Short task – Return every record exactly as written.

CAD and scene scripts
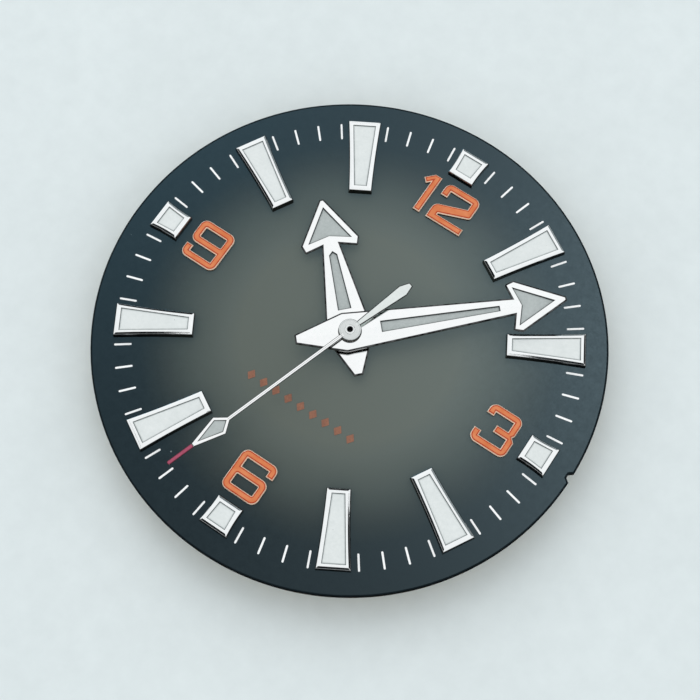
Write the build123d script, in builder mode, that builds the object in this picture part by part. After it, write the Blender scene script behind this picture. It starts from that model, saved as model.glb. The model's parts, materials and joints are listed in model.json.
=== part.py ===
from build123d import *
from math import cos, pi, radians, sin
import os

os.makedirs("parts", exist_ok=True)

# A watch dial with applied hour markers and numerals, its three hands and the arbors that carry them.
# Millimetres. The origin is the centre of the dial plate's back face. +Z points at the viewer,
# +Y at 12 o'clock and +X at 3 o'clock. Clock angles are in degrees, clockwise from 12 o'clock.

# Dial plate
dial_diameter = 28.50
dial_thickness = 0.40
dial_edge_bevel = 0.04
notch_clock_angle = 90.0
notch_mouth = 0.62
notch_floor = 0.24
notch_depth = 0.24
fit_clearance = 0.01
overrun = 0.50

# Dial feet, soldered to the back
foot_clock_angles = (75.0, 255.0)
foot_diameter = 0.70
foot_length = 2.00
foot_rim_distance = 1.90
foot_flange_diameter = 1.30
foot_flange_thickness = 0.15
foot_tip_bevel = 0.08

# Applied hour markers: frames with a sunk window, wider towards the rim
marker_rim_margin = 1.30
marker_height = 0.50
marker_wall_height = 0.36
marker_bevel = 0.16
marker_land = 0.14
marker_floor = 0.14
marker_bow = 0.04
marker_foot_diameter = 0.40
bar_length = 4.37
bar_inner_width = 1.32
bar_outer_width = 1.90
bar_foot_pitch = 2.60
square_length = 1.71
square_inner_width = 1.60
square_outer_width = 1.78
square_foot_pitch = 0.80
fill_recess = 0.05
fill_edge_bevel = 0.04

# Printed minute track
minute_count = 60
hour_count = 12
print_thickness = 0.02
tick_length = 0.96
tick_width = 0.11

# Applied numerals, with a bright bevelled edge and a lacquered face
numeral_height = 2.48
numeral_width = 2.25
numeral_rim_distance = 4.70
numeral_stroke = 0.44
numeral_corner = 0.42
numeral_rise = 0.25
numeral_bevel = 0.05
numeral_foot_diameter = 0.30
lacquer_thickness = 0.03
one_flag = 0.49
one_flag_width = 0.38
one_flag_slant = 45.0
one_gap = 0.41
two_hook = 0.86
two_slope = 0.37
two_notch = 0.08
six_hook = 0.77
six_gap = 0.23
three_upper_width = 2.00
three_upper_hook = 0.69
three_lower_hook = 0.75
three_bar = 1.27
three_waist = 0.18

# Printed row of lozenges below the centre
lozenge_count = 9
lozenge_height = 0.65
lozenge_width = 0.50
lozenge_pitch = 0.81
lozenge_row_distance = 4.80

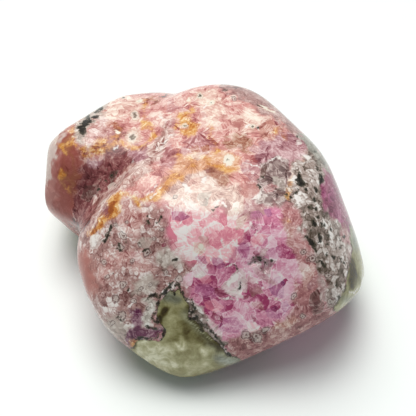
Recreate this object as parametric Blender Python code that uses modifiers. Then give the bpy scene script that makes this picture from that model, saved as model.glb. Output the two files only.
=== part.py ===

Problem solution –
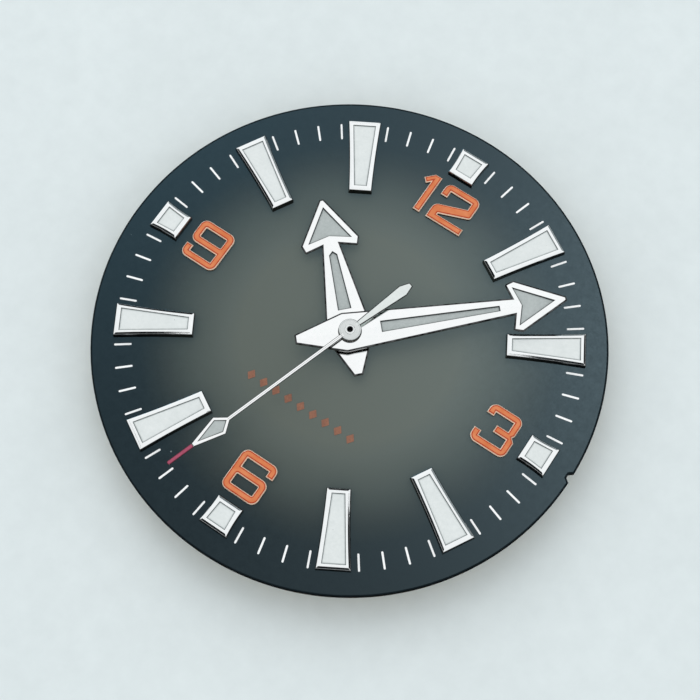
Write the build123d script, in builder mode, that builds the object in this picture part by part. After it, write the Blender scene script behind this picture. It starts from that model, saved as model.glb. The model's parts, materials and joints are listed in model.json.
=== part.py ===
from build123d import *
from math import cos, pi, radians, sin
import os

os.makedirs("parts", exist_ok=True)

# A watch dial with applied hour markers and numerals, its three hands and the arbors that carry them.
# Millimetres. The origin is the centre of the dial plate's back face. +Z points at the viewer,
# +Y at 12 o'clock and +X at 3 o'clock. Clock angles are in degrees, clockwise from 12 o'clock.

# Dial plate
dial_diameter = 28.50
dial_thickness = 0.40
dial_edge_bevel = 0.04
notch_clock_angle = 90.0
notch_mouth = 0.62
notch_floor = 0.24
notch_depth = 0.24
fit_clearance = 0.01
overrun = 0.50

# Dial feet, soldered to the back
foot_clock_angles = (75.0, 255.0)
foot_diameter = 0.70
foot_length = 2.00
foot_rim_distance = 1.90
foot_flange_diameter = 1.30
foot_flange_thickness = 0.15
foot_tip_bevel = 0.08

# Applied hour markers: frames with a sunk window, wider towards the rim
marker_rim_margin = 1.30
marker_height = 0.50
marker_wall_height = 0.36
marker_bevel = 0.16
marker_land = 0.14
marker_floor = 0.14
marker_bow = 0.04
marker_foot_diameter = 0.40
bar_length = 4.37
bar_inner_width = 1.32
bar_outer_width = 1.90
bar_foot_pitch = 2.60
square_length = 1.71
square_inner_width = 1.60
square_outer_width = 1.78
square_foot_pitch = 0.80
fill_recess = 0.05
fill_edge_bevel = 0.04

# Printed minute track
minute_count = 60
hour_count = 12
print_thickness = 0.02
tick_length = 0.96
tick_width = 0.11

# Applied numerals, with a bright bevelled edge and a lacquered face
numeral_height = 2.48
numeral_width = 2.25
numeral_rim_distance = 4.70
numeral_stroke = 0.44
numeral_corner = 0.42
numeral_rise = 0.25
numeral_bevel = 0.05
numeral_foot_diameter = 0.30
lacquer_thickness = 0.03
one_flag = 0.49
one_flag_width = 0.38
one_flag_slant = 45.0
one_gap = 0.41
two_hook = 0.86
two_slope = 0.37
two_notch = 0.08
six_hook = 0.77
six_gap = 0.23
three_upper_width = 2.00
three_upper_hook = 0.69
three_lower_hook = 0.75
three_bar = 1.27
three_waist = 0.18

# Printed row of lozenges below the centre
lozenge_count = 9
lozenge_height = 0.65
lozenge_width = 0.50
lozenge_pitch = 0.81
lozenge_row_distance = 4.80

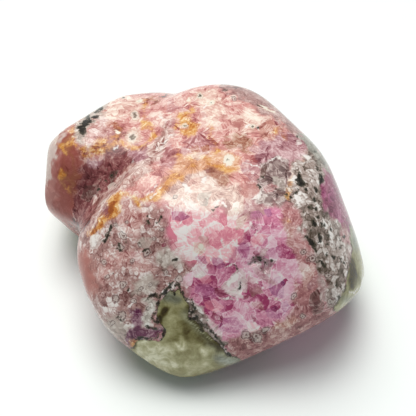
Recreate this object as parametric Blender Python code that uses modifiers. Then give the bpy scene script that makes this picture from that model, saved as model.glb. Output the two files only.
=== part.py ===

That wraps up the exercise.